Participants also shared various risks impacting SSC performance, categorized as:

  • Strategic risks
    • Limited alignment of SSC objective with company strategic goals
    • No SSC governance model, including reporting lines and R&R
    • Loss of control over critical processes and functions
    • Limited business continuity in case of disruptions or service failures
  • Compliance risks
    • Limited regulatory compliance monitoring
    • No adherence to industry specific regulations or GDPR guidelines
    • No service level agreements between the SSC and its customers
  • Operational risks
    • Limited control nor LPIs to manage and monitor quality of operations
    • Inflexibility in scaling operations to meet changing business needs
    • IT system failures and / or inadequate security measures
    • Difficulties in attracting and retaining local talent
  • Financial risks
    • Cost overruns due to unforeseen expenses or inefficiencies
    • Limited budget management and / or monitoring
    • Significant capital investment requirements

The top risks identified by the Institute of Internal Auditors—cybersecurity, human capital, and business continuity—are equally critical for SSCs. Group discussions highlighted root causes including communication transparency, clarity in roles and responsibilities, strategic vision, executive awareness, siloed operations, management priorities, holistic process understanding, and branding efforts. These insights prompt reflection on improving SSC performance and resilience through proactive risk management and strategic alignment with organizational goals.

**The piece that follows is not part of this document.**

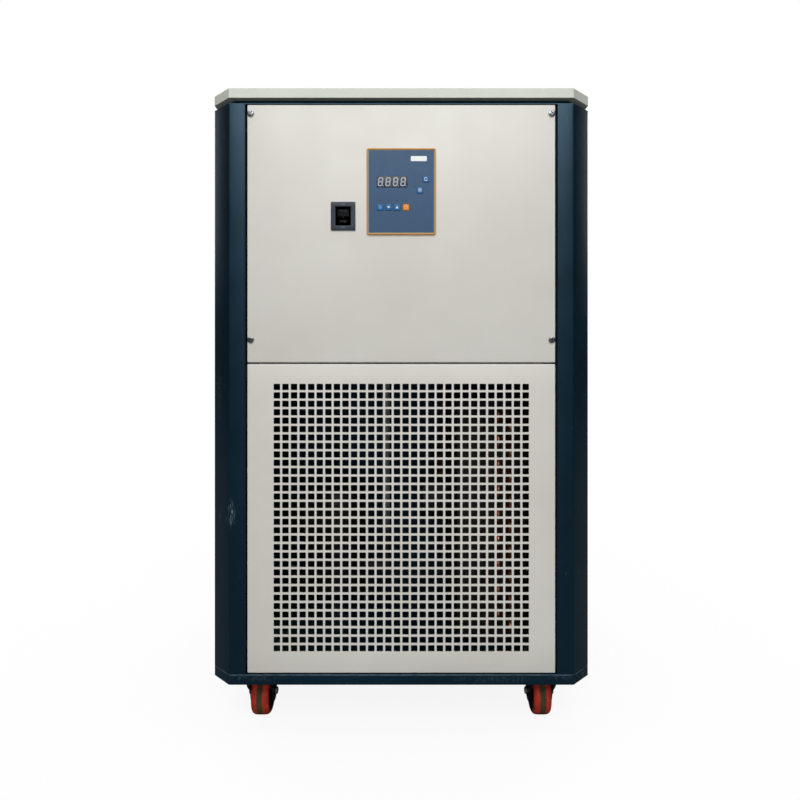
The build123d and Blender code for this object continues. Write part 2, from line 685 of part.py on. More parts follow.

In conclusion, the role of the internal auditor is evolving significantly. Internal audit is increasingly taking on a business partner role in monitoring process efficiency within shared service centers.

When considering ways to maximize corporate performance and efficiency within Shared Service Centers in your organization, we recommend leveraging the expertise of Internal Audit. There is substantial potential to enhance the collaboration between internal audit and process efficiency initiatives.